Fui rever minhas anotações dos tempos de Faculdade e, no campo específico do direito processual penal, não consegui encontrar nenhuma hipótese em que ocorresse prisão em flagrante mediante mandado. Senão vejamos: a flagrância é um estado que, em ocorrendo, permite a qualquer do povo e obriga as autoridades policiais a prender quem nele se encontre. É como soa o artigo 301, do Código de Processo Penal, que transcrevo: “Art. 301.  Qualquer do povo poderá e as autoridades policiais e seus agentes deverão prender quem quer que seja encontrado em flagrante delito.” Além disso, o mesmo diploma legal ainda estabelece o seguinte: “Art. 283. Ninguém poderá ser preso senão em flagrante delito ou por ordem escrita e fundamentada da autoridade judiciária competente, em decorrência de prisão cautelar ou em virtude de condenação criminal transitada em julgado.”

Vai daí que eu não consegui entender nada quando li que um deputado federal fora preso em flagrante delito e que a prisão ocorrera por força de mandado expedido e assinado pelo ministro Alexandre Moraes, do Supremo Tribunal Federal. Como já exposto: ou bem o tal deputado se achava em estado de flagrância, e o mandado seria supérfluo, ou haveria motivo para a decretação da prisão cautelar, aí sim, a ser cumprida mediante mandado. Do jeito que aconteceram as coisas, tudo se transformou num samba do crioulo doido: o deputado vociferando atrás das grades e o Supremo manifestando rara unanimidade, na corroboração de um ato ilegal, porque inútil.

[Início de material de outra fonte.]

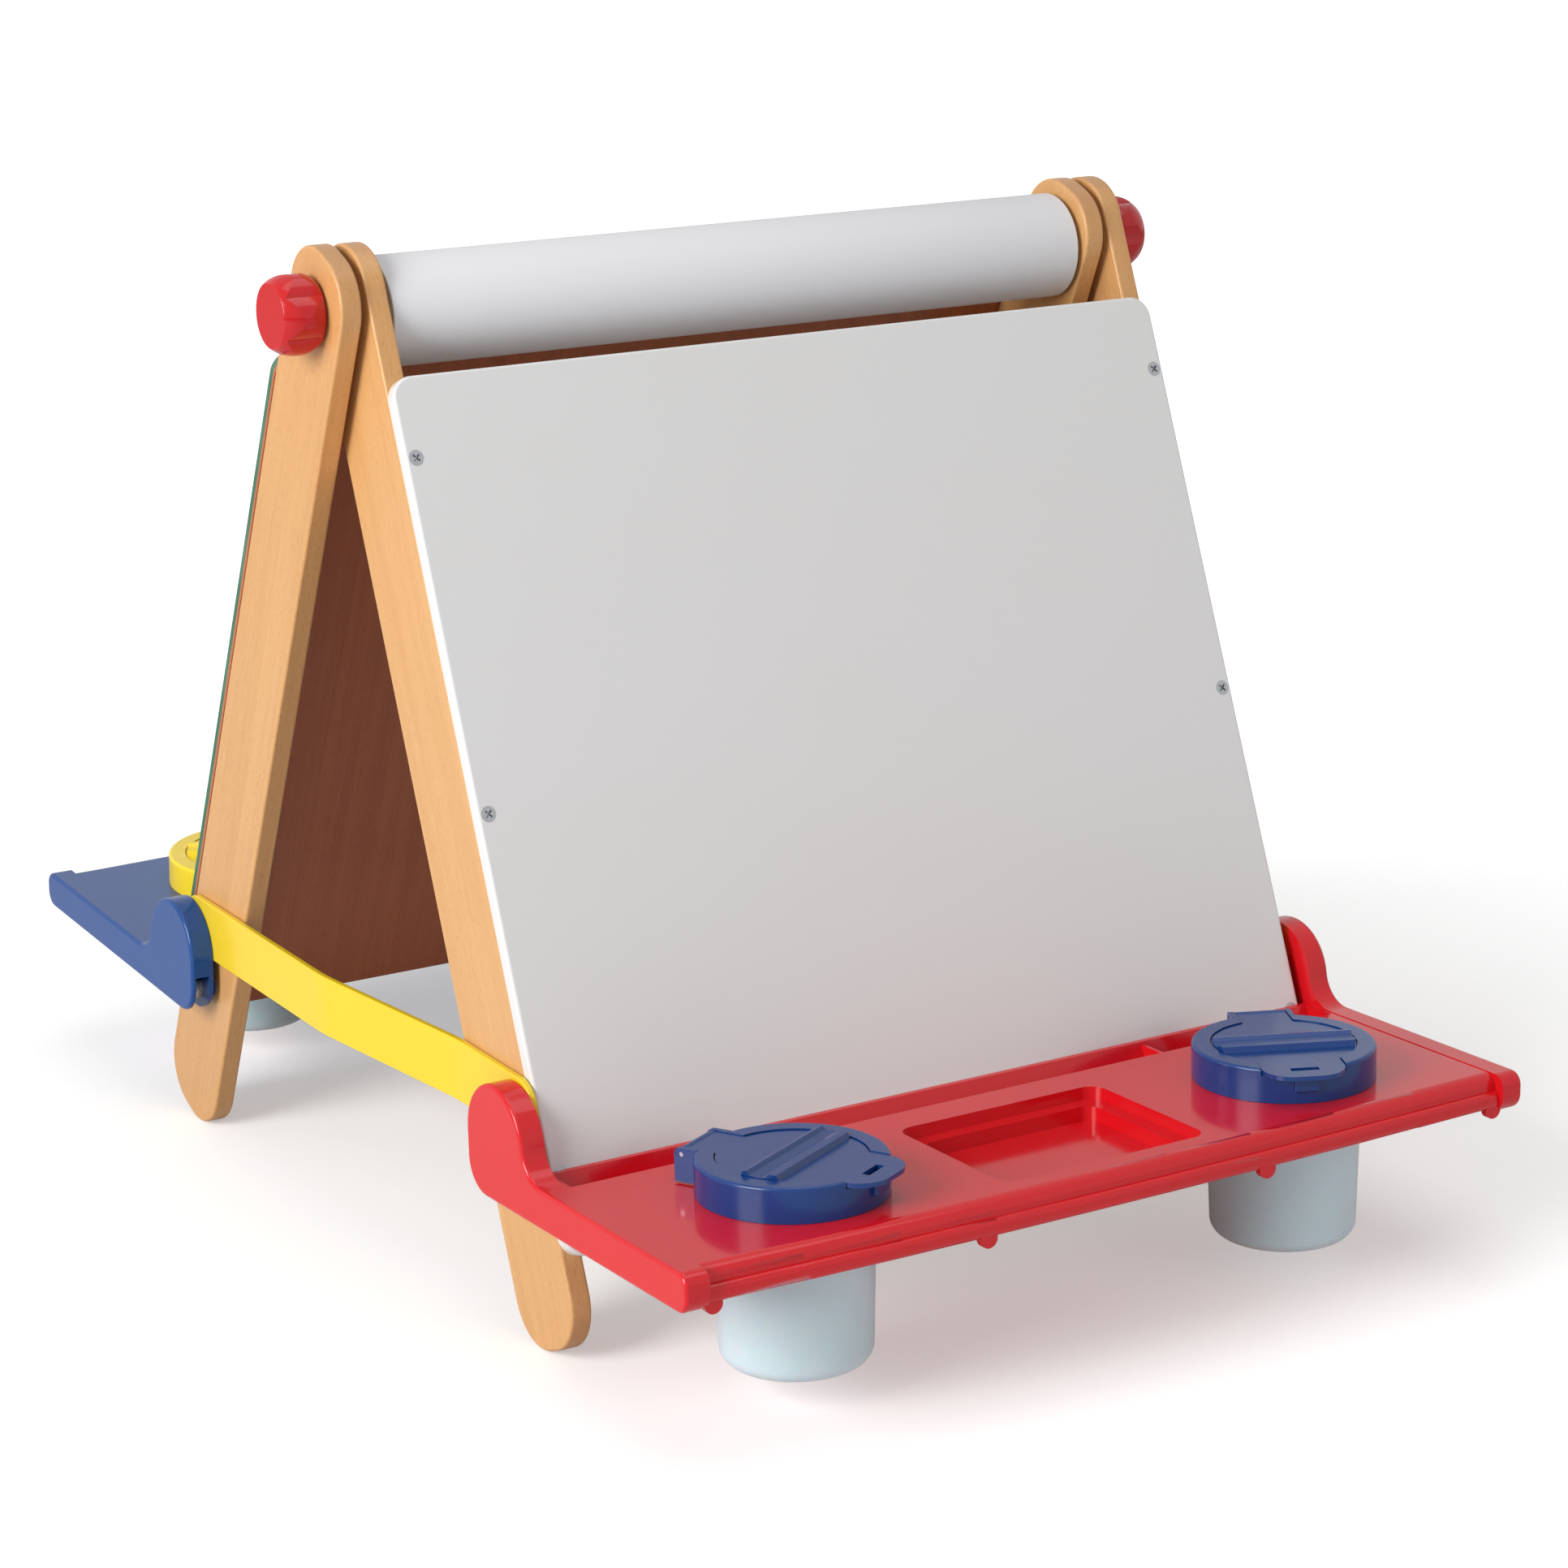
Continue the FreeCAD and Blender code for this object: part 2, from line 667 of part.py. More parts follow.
def tray_bolts():
    """Pan-head bolts from each leg's inner face through to the ear."""
    seat = half_frame - leg_thickness
    tip = ear_inner + wall + nut_height + bolt_past_nut
    bolts = []
    for side in (-1, 1):
        head_x = frame_shift + side * (seat - bolt_head_height)
        for out, height in bolt_points():
            shank = leg_side_bar(side, seat, tip, bolt_radius, out, height)
            head = leg_side_bar(side, seat - bolt_head_height, seat, bolt_head_radius,
                                out, height)
            head = face_round(head, bolt_head_round, lambda c: abs(c.x - head_x) < 0.01)
            socket = leg_side_bar(side, seat - 2 * bolt_head_height, seat - 1.0,
                                  bolt_socket_radius, out, height)
            bolts.append(fuse(shank, [head]).cut(socket))
    return Part.Compound(bolts)


def tray_nuts():
    """Hexagon nuts inside the hollow ears."""
    radius = nut_width / 2 / math.cos(math.pi / 6)
    near = ear_inner + wall + face_clearance
    nuts = []
    for side in (-1, 1):
        x0 = frame_shift + side * near
        x1 = frame_shift + side * (near + nut_height)
        for out, height in bolt_points():
            points = [(-out + radius * math.cos(math.pi * k / 3),
                       height + radius * math.sin(math.pi * k / 3)) for k in range(6)]
            nut = prism_x(points, min(x0, x1), max(x0, x1))
            nuts.append(nut.cut(leg_side_bar(side, near - 1, near + 2 * nut_height,
                                             bolt_radius + running_clearance, out, height)))
    return Part.Compound(nuts)


# --- braces -----------------------------------------------------------------
def brace():
    """Left brace: pivots at the front inner leg, hooks over the rear outer leg's bolt."""
    near = -(half_frame - frame_shift) - brace_face
    far = near - jog
    first = -pivot_out - brace_end
    last = pivot_out + brace_hook_end
    bend_a = -pivot_out + brace_bend_inner
    bend_b = -pivot_out + brace_bend_outer
    path = [(near, first), (near, bend_a), (far, bend_b), (far, last)]
    back = [(x - brace_thickness, y) for x, y in reversed(path)]
    low = brace_middle - brace_height / 2
    wire = Part.makePolygon([Vector(x, y, low) for x, y in path + back + path[:1]])
    bar = Part.Face(wire).extrude(Vector(0, 0, brace_height))
    bends = [e for e in bar.Edges if abs(e.tangentAt(e.FirstParameter).z) > 0.99
             and (abs(e.CenterOfMass.y - bend_a) < 0.01 or abs(e.CenterOfMass.y - bend_b) < 0.01)]
    bar = bar.makeFillet(brace_bend_round, bends)
    ends = [e for e in bar.Edges if abs(e.tangentAt(e.FirstParameter).x) > 0.99
            and (abs(e.CenterOfMass.y - first) < 0.01 or abs(e.CenterOfMass.y - last) < 0.01)]
    bar = bar.makeFillet(brace_corner, ends)
    rims = [e for e in bar.Edges if abs(abs(e.CenterOfMass.z - brace_middle)
                                        - brace_height / 2) < 0.01
            and abs(e.tangentAt(e.FirstParameter).y) > 0.9]
    bar = bar.makeFillet(brace_rim_round, rims)
    hole = along_x(bolt_radius + running_clearance, -2 * half_frame, 0, -pivot_out, brace_middle)
    bar = bar.cut(hole)
    hook_radius = bolt_radius + hook_play
    eye = along_x(hook_radius, -2 * half_frame, 0, pivot_out, brace_middle)
    throat = box(-2 * half_frame, 0, -hook_radius, hook_radius, -brace_height, 0)
    throat = turned(throat, -hook_slant, X_AXIS)
    throat = moved(throat, 0, pivot_out, brace_middle)
    return bar.cut(eye).cut(throat)


# --- cups -------------------------------------------------------------------
def on_cup(shape, side):
    """From cup coordinates, tray surface at z = 0, to a front cup's place."""
    angle = cup_angles[0] if side < 0 else cup_angles[1]
    placed = moved(turned(shape, angle), side * cup_offset, -cup_out, 0)
    return on_tray(placed)


def revolved(points):
    """Turn a closed (radius, height) outline about the Z axis."""
    wire = Part.makePolygon([Vector(r, 0, z) for r, z in points + points[:1]])
    return Part.Face(wire).revolve(ORIGIN, Z_AXIS, 360)


def cup():
    """Tapered translucent cup that hangs through the tray."""
    outer = Part.makeCone(cup_base_radius, cup_mouth_radius, cup_below, Vector(0, 0, -cup_below))
    outer = face_round(outer, cup_base_round, lambda c: abs(c.z + cup_below) < 0.01)
    neck = Part.makeCylinder(cup_mouth_radius, cup_neck)
    inner = Part.makeCone(cup_base_radius - cup_wall, cup_mouth_radius - cup_wall,
                          cup_below - cup_wall, Vector(0, 0, -cup_below + cup_wall))
    inner = face_round(inner, cup_base_round - cup_wall,
                       lambda c: abs(c.z + cup_below - cup_wall) < 0.01)
    bore = Part.makeCylinder(cup_mouth_radius - cup_wall, cup_neck + 1)
    return fuse(outer, [neck]).cut(fuse(inner, [bore]))


def hinge_axis_place():
    """The flap hinge's axis: distance behind the cup axis, and height."""
    return lid_radius + hinge_reach - hinge_knuckle - hinge_cover, lid_height - hinge_knuckle


def flap_outline(grow, z0, z1):
    """The flap's disc, tab and hinge arm as one flat shape."""
    disc = Part.makeCylinder(flap_radius + grow, z1 - z0, Vector(0, 0, z0))
    reach = lid_radius + tab_reach
    tab = box(-tab_width / 2 - grow, tab_width / 2 + grow, -reach - grow, -flap_radius / 2, z0, z1)
    corners = [e for e in tab.Edges if abs(e.tangentAt(e.FirstParameter).z) > 0.99
               and e.CenterOfMass.y < -reach + 1]
    tab = tab.makeFillet(tab_corner, corners)
    back, height = hinge_axis_place()
    arm = box(-hinge_width / 2 - grow, hinge_width / 2 + grow, flap_radius / 2, back, z0, z1)
    return fuse(disc, [tab, arm])


def lid_base():
    """Blank of the lid: skirt, deck, funnel and the cup's socket."""
    deck = lid_height - lid_deck
    outer = Part.makeCylinder(lid_radius, lid_height - lid_seat_gap, Vector(0, 0, lid_seat_gap))
    outer = face_round(outer, lid_edge_round, lambda c: abs(c.z - lid_height) < 0.01)
    under = Part.makeCylinder(lid_radius - lid_wall, deck - flap_thickness - lid_seat_gap - 0.5,
                              Vector(0, 0, 0))
    lid = outer.cut(under)
    grip_inner = cup_mouth_radius + grip_gap
    grip_low = deck - flap_thickness - grip_depth
    grip = Part.makeCylinder(grip_inner + grip_wall, grip_depth - 0.2, Vector(0, 0, grip_low))
    grip = grip.cut(Part.makeCylinder(grip_inner, 2 * grip_depth, Vector(0, 0, grip_low - 1)))
    floor_top = flap_top - flap_thickness - lid_floor_rise
    floor_low = floor_top - lid_floor
    outer_funnel = revolved([(0, floor_top), (mouth_radius + funnel_wall, floor_top),
                             (funnel_mouth + funnel_wall, floor_low - funnel_depth),
                             (0, floor_low - funnel_depth)])
    inner_funnel = revolved([(0, floor_top + 1), (mouth_radius, floor_top + 1),
                             (mouth_radius, floor_top), (funnel_mouth, floor_low - funnel_depth),
                             (funnel_mouth, floor_low - funnel_depth - 1),
                             (0, floor_low - funnel_depth - 1)])
    lid = fuse(lid, [grip, outer_funnel])
    return lid.cut(inner_funnel)


def lid():
    """Screw-on lid ring with a recess for the flap, hinge lugs and latch."""
    body = lid_base()
    back, height = hinge_axis_place()
    lugs = []
    for side in (-1, 1):
        inner = side * (hinge_width / 2 + flap_gap)
        start = min(inner, inner + side * hinge_lug)
        lug = box(start, start + hinge_lug, lid_radius - 2 * lid_wall, lid_radius + hinge_reach,
                  lid_seat_gap + 1.0, lid_height)
        top_edge = [e for e in lug.Edges if abs(e.CenterOfMass.z - lid_height) < 0.01
                    and abs(e.CenterOfMass.y - lid_radius - hinge_reach) < 0.01]
        lugs.append(lug.makeFillet(hinge_lug_round, top_edge))
    latch_top = flap_top - flap_thickness - flap_gap
    latch = box(-latch_width / 2, latch_width / 2, -lid_radius - latch_proud, -lid_radius + 2,
                latch_top - latch_drop, latch_top)
    latch = latch.makeFillet(0.8, latch.Edges)
    body = fuse(body, lugs + [latch])
    recess = flap_outline(flap_gap, flap_top - flap_thickness - flap_gap, lid_height + 5)
    swing = along_x(hinge_knuckle + 0.6, -hinge_width / 2 - flap_gap,
                    hinge_width / 2 + flap_gap, back, height)
    clear = box(-hinge_width / 2 - flap_gap, hinge_width / 2 + flap_gap, back - 0.1,
                back + 12, height - hinge_knuckle - 0.6, lid_height + 5)
    body = body.cut(recess).cut(swing).cut(clear)
    pin_bore = along_x(hinge_pin_radius + running_clearance, -hinge_width, hinge_width,
                       back, height)
    return body.cut(pin_bore)


def flap():
    """Hinged flap with two ridges that cradle a brush, and a slotted thumb tab."""
    plate = flap_outline(0.0, flap_top - flap_thickness, flap_top)
    back, height = hinge_axis_place()
    knuckle = along_x(hinge_knuckle, -hinge_width / 2, hinge_width / 2, back, height)
    profile = [(y, flap_top + z) for y, z in ridge_profile]
    rest = prism_x(profile, -flap_radius, flap_radius)
    rest = rest.common(Part.makeCylinder(flap_radius - ridge_inset, 10,
                                         Vector(0, 0, flap_top - 1)))
    body = fuse(plate, [knuckle, rest])
    slot = box(-tab_slot[0] / 2, tab_slot[0] / 2, -lid_radius + 1.0,
               -lid_radius + 1.0 + tab_slot[1], flap_top - flap_thickness - 1,
               flap_top + 1)
    body = body.cut(slot)
    pin_bore = along_x(hinge_pin_radius + running_clearance, -hinge_width, hinge_width,
                       back, height)
    return body.cut(pin_bore)


def hinge_pin():
    """Steel pin through the lugs and the flap's knuckle."""
    back, height = hinge_axis_place()
    reach = hinge_width / 2 + flap_gap + hinge_lug - 0.3
    return along_x(hinge_pin_radius, -reach, reach, back, height)


def both_frames(front_name, rear_name, shape):
    """Save a front piece and its rear twin."""
    save(front_name, shape)
    save(rear_name, rear(shape))


os.makedirs("parts", exist_ok=True)

both_frames("front_left_leg", "rear_right_leg", leg(-1))
both_frames("front_right_leg", "rear_left_leg", leg(1))
save("whiteboard", drilled(board_blank(0, board_thickness, True)))
save("chalkboard", rear(drilled(board_blank(chalk_backing, board_thickness, True))))
save("chalkboard_backing", rear(drilled(board_blank(0, chalk_backing, False))))
both_frames("front_board_screws", "rear_board_screws", board_screws())
both_frames("red_tray", "blue_tray", finished_tray())
both_frames("front_tray_bolts", "rear_tray_bolts", tray_bolts())
both_frames("front_tray_nuts", "rear_tray_nuts", tray_nuts())
both_frames("brace_left", "brace_right", brace())
save("roll_dowel", dowel())
save("dowel_inserts", dowel_inserts())
save("hinge_spacers", hinge_spacers())
save("knob_washers", knob_washers())
both_frames("knob_right", "knob_left", knob())
both_frames("knob_stud_right", "knob_stud_left", stud())
save("roll_core", roll_piece(core_radius, core_radius + core_wall, roll_width))
save("paper_roll", roll_piece(core_radius + core_wall + 0.05, roll_radius, roll_width))
for side, front_place, rear_place in ((-1, "front_left", "rear_right"),
                                      (1, "front_right", "rear_left")):
    both_frames("cup_" + front_place, "cup_" + rear_place, on_cup(cup(), side))
    both_frames("lid_" + front_place, "lid_" + rear_place, on_cup(lid(), side))
    both_frames("flap_" + front_place, "flap_" + rear_place, on_cup(flap(), side))
    both_frames("flap_pin_" + front_place, "flap_pin_" + rear_place, on_cup(hinge_pin(), side))
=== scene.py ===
# %% [markdown]
# # A double-sided tabletop easel
# Two leaning frames of beech planks meet at a bar that carries a paper roll.
# One frame holds a dry-wipe board, the other a chalkboard, and each has a moulded tray with two
# lidded paint cups. The shapes come from the packed construction model. This lesson gives every
# surface the finish of the real material, models the wound paper roll, and lights the result.

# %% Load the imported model
import json
import math

import bmesh
import bpy
from mathutils import Matrix, Vector


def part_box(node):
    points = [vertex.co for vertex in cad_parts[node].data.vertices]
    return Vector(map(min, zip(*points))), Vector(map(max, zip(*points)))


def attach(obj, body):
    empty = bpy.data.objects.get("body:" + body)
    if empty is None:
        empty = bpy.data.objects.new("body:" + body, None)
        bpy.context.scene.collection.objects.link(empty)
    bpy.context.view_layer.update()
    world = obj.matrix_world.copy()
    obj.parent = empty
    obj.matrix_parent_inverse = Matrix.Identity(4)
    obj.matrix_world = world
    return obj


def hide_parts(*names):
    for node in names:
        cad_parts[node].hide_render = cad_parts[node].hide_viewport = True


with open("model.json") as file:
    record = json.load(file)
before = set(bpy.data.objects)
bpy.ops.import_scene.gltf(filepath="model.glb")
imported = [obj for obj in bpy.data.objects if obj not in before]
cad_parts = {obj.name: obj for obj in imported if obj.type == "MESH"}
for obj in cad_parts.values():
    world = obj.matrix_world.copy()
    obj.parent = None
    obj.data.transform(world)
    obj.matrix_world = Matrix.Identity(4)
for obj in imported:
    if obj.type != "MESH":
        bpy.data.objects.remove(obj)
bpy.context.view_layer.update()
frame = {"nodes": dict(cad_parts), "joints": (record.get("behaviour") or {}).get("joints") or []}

nodes = frame["nodes"]

# %% [markdown]
# ## Where things are
# Grain has to follow the plank it is on, so the textures need each plank's
# own directions. The fold axis and the roll's axis are joints in the record,
# and the angles belong to the design.

# %% Places and directions
MM = 0.001
LEAN = math.radians(22.5)       # each frame from vertical
TURN = math.radians(180)        # the rear frame is the front one turned round

joints = {joint["name"]: joint for joint in frame["joints"]}
axis_place = Vector(joints["fold"]["pos_m"])
roll_place = Vector(joints["roll_turn"]["pos_m"])
print("fold axis", axis_place, "roll axis", roll_place)

# %% [markdown]
# ## Two small helpers
# Colours are written as the hex values a paint chart would use, and one
# function turns them linear, because shaders work with light and not with
# screen values. The other helper adds a node together with its settings and
# its links, so that a material reads from top to bottom.

# %% Colour and node helpers
def linear(hex_colour):
    """An sRGB hex colour as linear red, green, blue and alpha."""
    values = [int(hex_colour[i:i + 2], 16) / 255 for i in (1, 3, 5)]
    return [v / 12.92 if v <= 0.04045 else ((v + 0.055) / 1.055) ** 2.4 for v in values] + [1.0]


def add(tree, kind, sockets=None, links=None, **settings):
    """Add a node, set its options and socket values, and link other outputs to it."""
    node = tree.nodes.new(kind)
    for name, value in settings.items():
        setattr(node, name, value)
    for name, value in (sockets or {}).items():
        node.inputs[name].default_value = value
    for name, source in (links or {}).items():
        tree.links.new(source, node.inputs[name])
    return node


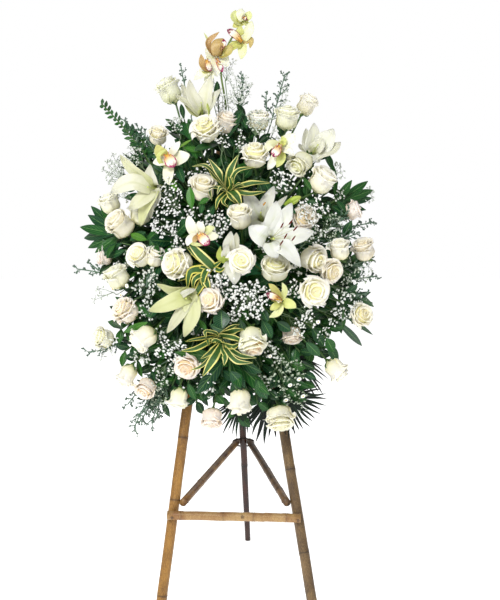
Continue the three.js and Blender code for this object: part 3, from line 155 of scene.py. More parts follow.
def sight(px, py, y):
    """The point that a pixel shows in the upright plane at y."""
    across = (px - MIDDLE_PX) / FOCAL_PIXELS
    rise = (MIDDLE_PY - py) / FOCAL_PIXELS
    cos, sin = math.cos(EYE_PITCH), math.sin(EYE_PITCH)
    line = Vector((across, cos + rise * sin, rise * cos - sin))
    return EYE + line * ((y - EYE.y) / line.y)


def dome_y(x, z):
    across = (x - DOME["x"]) / DOME["wide"]
    up = (z - DOME["z"]) / DOME["tall"]
    return leg_plane(z) - DOME["base"] - DOME["deep"] * math.sqrt(max(0, 1 - across**2 - up**2))


def on_dome(px, py, out=0):
    """The point that a pixel shows on the dome, moved out toward the camera."""
    y = 0
    for _ in range(DOME_ROUNDS):
        spot = sight(px, py, y)
        y = dome_y(spot.x, spot.z) - out
    return sight(px, py, y)


# How many millimetres a pixel covers at the blooms
PIXEL = 2.3


def traced(path, heart):
    """The points of a path whose rows are (px, py, how many millimetres nearer than the heart)."""
    return [sight(px, py, heart.y - near) for px, py, near in path]


def facing(point, look=None):
    if look:
        return Vector(look).normalized()
    return (point - foam_core(point)).normalized()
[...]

De qualquer forma, sempre é tempo de aprender alguma coisa e eu, na minha santa ignorância, vi pela primeira vez, em mais de cinquenta anos de advocacia, uma prisão em flagrante mediante mandado e oriundo de nada menos que da Corte Suprema do pais.

Quero deixar bem claro que passo longe da possibilidade de estar defendendo o comportamento do parlamentar que sofreu a prisão. Nem sequer consigo me lembrar do seu nome. O que me intriga é a relativização que o Supremo vem fazendo, de uns tempos a esta data, de alguns princípios estruturais do processo penal, com reflexos inegáveis nos direitos essenciais do cidadão.

Lembro-me de quando foi sancionada e publicada a lei conhecida como “da ficha limpa”, que previa a impossibilidade de disputar cargo eletivo quem tivesse condenação criminal ordenada ou confirmada em segunda instância. Escrevi, então, que o Supremo fatalmente derrubaria a lei, eis que era clara a ofensa ao princípio da presunção de inocência, assim definido na Constituição da República: “Ninguém será considerado culpado antes do trânsito em julgado de sentença penal condenatória”. Quebrei a cara. O Supremo não só convalidou o texto da lei da ficha limpa, como ainda permitiu a sua aplicação numa impensável amplitude.

Isso tudo é preocupante. Com a função maior de preservar e guardar a Constituição, o Supremo Tribunal Federal não pode e não deve ficar exposto a um processo de desgaste que só aproveita aos eternos inimigos da democracia. Mas para esse desiderato, é imprescindível que a Corte se revista de serenidade e isenção, requisitos, aliás, que hão de estar presentes em qualquer das instâncias de julgamento e, muito mais, na suprema instância.

Os arreganhos de um deputado desimportante não deveriam ter tido o condão de abalar a Suprema Corte. As ofensas e ameaças contidas no pronunciamento do parlamentar, mesmo que não estivessem acobertadas pela imunidade parlamentar, não deveriam ter sido levadas a sério, a ponto de quase provocarem uma crise institucional.

Espera-se que o Supremo siga em marcha batida na sua função garantista, inclusive rechaçando qualquer possibilidade de ser ressuscitada a malfadada Lei de Segurança Nacional, herança maldita da ditadura militar. É o mínimo que se pode pretender, dentro da normalidade democrática.